* [What is required]: Identify each line containing the word "objects" and copy it.

....

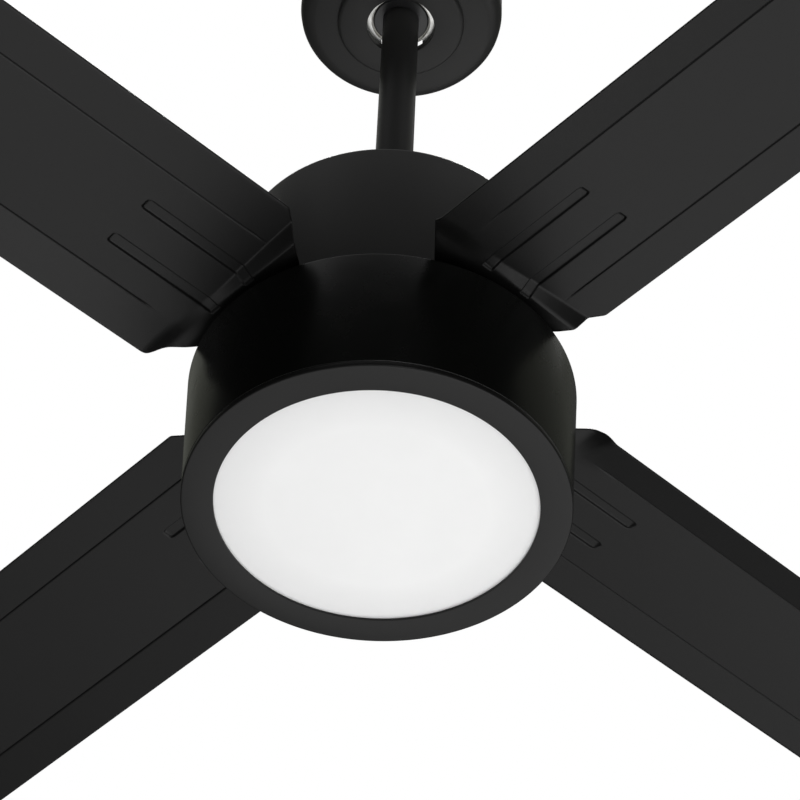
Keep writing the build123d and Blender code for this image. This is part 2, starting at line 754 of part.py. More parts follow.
nut_radius, nut_height = 18.0, 7.0
with BuildPart() as shaft_nut:
    with BuildSketch(Plane.XY.offset(light_plate_bottom)):
        RegularPolygon(nut_radius, 6)
        Circle(shaft_radius, mode=Mode.SUBTRACT)
    extrude(amount=-nut_height)
finish(shaft_nut.part, "shaft_nut")

# Light drum: a slightly flared cup, open below.
with BuildPart() as light_housing:
    with BuildSketch(Plane.XZ):
        with BuildLine():
            wall_outside = FilletPolyline(
                (light_radius_bottom, light_bottom),
                (light_radius_top, light_top),
                (drum_roof_hole, light_top),
                radius=drum_edge_radius,
            )
            wall_inside = FilletPolyline(
                (light_radius_bottom - sheet, light_bottom),
                (light_radius_top - sheet, light_top - sheet),
                (drum_roof_hole, light_top - sheet),
                radius=drum_edge_radius - sheet,
            )
            Line(wall_outside @ 0, wall_inside @ 0)
            Line(wall_outside @ 1, wall_inside @ 1)
        make_face()
    revolve(axis=Axis.Z)
    with BuildSketch(Plane.XY.offset(light_top)):
        with PolarLocations(drum_screw_circle, drum_screw_count, start_angle=30):
            Circle(drum_screw_radius)
    extrude(amount=-sheet, mode=Mode.SUBTRACT)
finish(light_housing.part, "light_housing")

with BuildPart() as light_housing_screws:
    with Locations(Plane.XY.offset(light_plate_bottom)):
        with PolarLocations(drum_screw_circle, drum_screw_count, start_angle=30):
            add(screw_blank(3.8, 2.4, drum_screw_radius, plate_thickness + sheet + 2))
finish(light_housing_screws.part, "light_housing_screws")

# LED tray on three hexagonal standoffs, with the driver above it and the board below it.
tray_level = ring_face + 36.0
tray_sheet = 2.0
tray_radius = 108.0
tray_rim = 9.0
with BuildPart() as led_tray:
    with BuildSketch(Plane.XY.offset(tray_level - tray_sheet)):
        Circle(tray_radius)
        with PolarLocations(standoff_circle, standoff_count, start_angle=90):
            Circle(drum_screw_radius, mode=Mode.SUBTRACT)
    extrude(amount=tray_sheet)
    with BuildSketch(Plane.XY.offset(tray_level)):
        Circle(tray_radius)
        Circle(tray_radius - tray_sheet, mode=Mode.SUBTRACT)
    extrude(amount=tray_rim)
    fillet(led_tray.edges().group_by(Axis.Z)[0].sort_by(SortBy.RADIUS)[-1], 1.5)
finish(led_tray.part, "led_tray")

with BuildPart() as standoffs:
    with BuildSketch(Plane.XY.offset(tray_level)):
        with PolarLocations(standoff_circle, standoff_count, start_angle=90):
            RegularPolygon(standoff_radius, 6)
            Circle(drum_screw_radius, mode=Mode.SUBTRACT)
    extrude(amount=light_plate_bottom - tray_level)
finish(standoffs.part, "standoffs")

# LED board with a clearance hole round each tray screw, and its LED packages in three rings.
board_radius = 95.0
screw_clearance = 5.5
board_thickness = 1.6
board_top = tray_level - tray_sheet
board_bottom = board_top - board_thickness
with BuildPart() as led_board:
    with BuildSketch(Plane.XY.offset(board_bottom)):
        Circle(board_radius)
        with PolarLocations(standoff_circle, standoff_count, start_angle=90):
            Circle(screw_clearance, mode=Mode.SUBTRACT)
    extrude(amount=board_thickness)
finish(led_board.part, "led_board")

with BuildPart() as tray_screws:
    with Locations(Plane.XY.offset(tray_level - tray_sheet)):
        with PolarLocations(standoff_circle, standoff_count, start_angle=90):
            add(screw_blank(3.8, 2.2, drum_screw_radius, tray_sheet + 6))
finish(tray_screws.part, "tray_screws")

led_rings = ((24.0, 6), (48.0, 12), (82.0, 24))
led_size, led_height = 3.5, 0.8
with BuildPart() as led_chips:
    with BuildSketch(Plane.XY.offset(board_bottom)):
        for ring_radius, led_count in led_rings:
            with PolarLocations(ring_radius, led_count):
                Rectangle(led_size, led_size)
    extrude(amount=-led_height)
finish(led_chips.part, "led_chips")

driver_length, driver_width, driver_height = 98.0, 42.0, 24.0
driver_top = tray_level + driver_height
driver_corner = 3.0
with BuildPart() as led_driver:
    with BuildSketch(Plane.XY.offset(tray_level)):
        RectangleRounded(driver_length, driver_width, driver_corner)
    extrude(amount=driver_height)
    fillet(led_driver.edges().group_by(Axis.Z)[-1], 2)
finish(led_driver.part, "led_driver")

# Four leads run from the rod's top through rod and shaft to the plug on the driver.
connector_length, connector_width, connector_height = 18.0, 13.0, 12.0
connector_top = driver_top + connector_height
lead_radius = 1.2
lead_circle = 5.2               # keeps the leads beside the two cross pins
with BuildPart() as wire_connector:
    with BuildSketch(Plane.XY.offset(driver_top)):
        RectangleRounded(connector_length, connector_width, 1.5)
    extrude(amount=connector_height)
    fillet(wire_connector.edges().group_by(Axis.Z)[-1], 1)
finish(wire_connector.part, "wire_connector")

with BuildPart() as lead_wires:
    with BuildSketch(Plane.XY.offset(connector_top)):
        with PolarLocations(lead_circle, 2, start_angle=60, angular_range=60, endpoint=True):
            Circle(lead_radius)
        with PolarLocations(lead_circle, 2, start_angle=240, angular_range=60, endpoint=True):
            Circle(lead_radius)
    extrude(amount=rod_top - 2 - connector_top)
finish(lead_wires.part, "lead_wires")

# ================================================================ trim ring and diffuser, twisted off together

ring_radius = light_radius_bottom
lens_opening_radius = 101.6
ring_thickness = 4.0
ring_lip_thickness = 2.0
collar_radius = 118.0
collar_wall = 1.5
collar_top = ring_face + 14.0
lug_count = 3
lug_angle = 10.0
shelf_angle = 16.0
shelf_bottom = ring_face + 7.0
shelf_thickness = 1.4
lug_bottom = shelf_bottom + shelf_thickness + running_gap
lug_thickness = 1.6
lug_radius = collar_radius + 1.6


def annular_sector(plane, inner_radius, outer_radius, angle, height):
    """An arc-shaped bar centred on local +X, from inner to outer radius."""
    with BuildPart() as sector:
        with BuildSketch(plane):
            with BuildLine():
                near = CenterArc((0, 0), inner_radius, -angle / 2, angle)
                far = CenterArc((0, 0), outer_radius, -angle / 2, angle)
                Line(near @ 0, far @ 0)
                Line(near @ 1, far @ 1)
            make_face()
        extrude(amount=height)
    return sector.part


lug = annular_sector(
    Plane.XY.offset(lug_bottom), collar_radius - 0.5, lug_radius, lug_angle, lug_thickness
)
with BuildPart() as trim_ring:
    with BuildSketch(Plane.XZ):
        with BuildLine():
            Polyline(
                (lens_opening_radius, ring_face),
                (ring_radius, ring_face),
                (ring_radius, ring_face + ring_thickness),
                (collar_radius, ring_face + ring_thickness),
                (collar_radius, collar_top),
                (collar_radius - collar_wall, collar_top),
                (collar_radius - collar_wall, ring_face + ring_lip_thickness),
                (lens_opening_radius, ring_face + ring_lip_thickness),
                close=True,
            )
        make_face()
    revolve(axis=Axis.Z)
    fillet(trim_ring.edges().group_by(Axis.Z)[0].sort_by(SortBy.RADIUS)[-1], 1.2)
    fillet(trim_ring.edges().group_by(Axis.Z)[0].sort_by(SortBy.RADIUS)[0], 0.4)
    with PolarLocations(0, lug_count):
        add(lug)
finish(trim_ring.part, "trim_ring")

# Shelves inside the drum's lower edge that hold the ring's lugs.
shelf_radius = light_radius_bottom - sheet - 0.05
shelf = annular_sector(
    Plane.XY.offset(shelf_bottom), collar_radius + 0.4, shelf_radius, shelf_angle, shelf_thickness
)
shelf_back = annular_sector(
    Plane.XY.offset(shelf_bottom), shelf_radius - 0.5, shelf_radius, shelf_angle, 7.0
)
with BuildPart() as bayonet_shelves:
    with PolarLocations(0, lug_count):
        add(shelf)
        add(shelf_back)
finish(bayonet_shelves.part, "bayonet_shelves")

# Opal diffuser: a shallow pillow whose flat rim lies on the ring's lip.
diffuser_radius = 114.0
diffuser_thickness = 2.4
diffuser_rim = ring_face + ring_lip_thickness + 0.1
pillow_radius = 100.9
pillow_depth = 1.3
pillow_sphere = (pillow_radius**2 + pillow_depth**2) / (2 * pillow_depth)
pillow_middle = pillow_sphere - sqrt(pillow_sphere**2 - pillow_radius**2 / 4) - pillow_depth
with BuildPart() as diffuser:
    with BuildSketch(Plane.XZ):
        with BuildLine():
            rim_line = Line((diffuser_radius, diffuser_rim), (pillow_radius, diffuser_rim))
            pillow = ThreePointArc(
                rim_line @ 1,
                (pillow_radius / 2, diffuser_rim + pillow_middle),
                (0, diffuser_rim - pillow_depth),
            )
            Polyline(
                pillow @ 1,
                (0, diffuser_rim + diffuser_thickness),
                (diffuser_radius, diffuser_rim + diffuser_thickness),
                rim_line @ 0,
            )
        make_face()
    revolve(axis=Axis.Z)
finish(diffuser.part, "diffuser")

# Spring clips that press the diffuser's rim on to the lip.
clip_top = diffuser_rim + diffuser_thickness
diffuser_clip = annular_sector(
    Plane.XY.offset(clip_top), 108.0, collar_radius - collar_wall, 5.0, 1.0
)
diffuser_clip_back = annular_sector(
    Plane.XY.offset(clip_top), collar_radius - collar_wall - 1.0, collar_radius - collar_wall, 5.0, 6.0
)
with BuildPart() as diffuser_clips:
    with PolarLocations(0, lug_count, start_angle=60):
        add(diffuser_clip)
        add(diffuser_clip_back)
finish(diffuser_clips.part, "diffuser_clips")

print(len(finished), "pieces written")
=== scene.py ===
"""Ceiling fan with light: the looks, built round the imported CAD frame. Metres, +Z up, origin on the ceiling."""

import json
import math

import bmesh
import bpy
from mathutils import Matrix, Vector


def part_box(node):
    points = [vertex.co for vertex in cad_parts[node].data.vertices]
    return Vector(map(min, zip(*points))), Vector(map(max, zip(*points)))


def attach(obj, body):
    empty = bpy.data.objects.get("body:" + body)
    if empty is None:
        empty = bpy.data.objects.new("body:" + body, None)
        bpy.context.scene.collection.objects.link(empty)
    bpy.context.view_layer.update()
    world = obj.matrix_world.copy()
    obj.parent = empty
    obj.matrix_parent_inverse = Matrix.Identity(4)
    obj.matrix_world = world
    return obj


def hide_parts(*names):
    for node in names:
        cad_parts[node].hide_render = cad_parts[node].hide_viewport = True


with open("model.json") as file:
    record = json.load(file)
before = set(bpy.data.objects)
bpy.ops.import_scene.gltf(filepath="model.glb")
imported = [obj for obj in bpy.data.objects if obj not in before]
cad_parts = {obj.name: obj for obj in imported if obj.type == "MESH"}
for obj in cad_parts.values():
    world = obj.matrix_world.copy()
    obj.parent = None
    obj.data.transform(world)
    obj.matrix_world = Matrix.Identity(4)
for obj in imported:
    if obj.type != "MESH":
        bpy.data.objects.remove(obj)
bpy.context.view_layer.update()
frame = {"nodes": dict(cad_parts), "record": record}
nodes = frame["nodes"]

MM = 0.001
TURN_STEPS = 192                # segments round a turned piece
ARC_STEPS = 5                   # segments in a rounded profile corner
SMOOTH_ANGLE = math.radians(38)
FIRST_BLADE_ANGLE = math.radians(45)
BLADE_COUNT = 4

# Heights are counted from the trim ring's lower face, as in the CAD model.
ring_low, ring_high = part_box("trim_ring")
FACE = ring_low.z
LENS_OPENING = 101.6 * MM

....

* [Response to the exercise]:
    empty = bpy.data.objects.get("body:" + body)
        empty = bpy.data.objects.new("body:" + body, None)
        bpy.context.scene.collection.objects.link(empty)
before = set(bpy.data.objects)
imported = [obj for obj in bpy.data.objects if obj not in before]
        bpy.data.objects.remove(obj)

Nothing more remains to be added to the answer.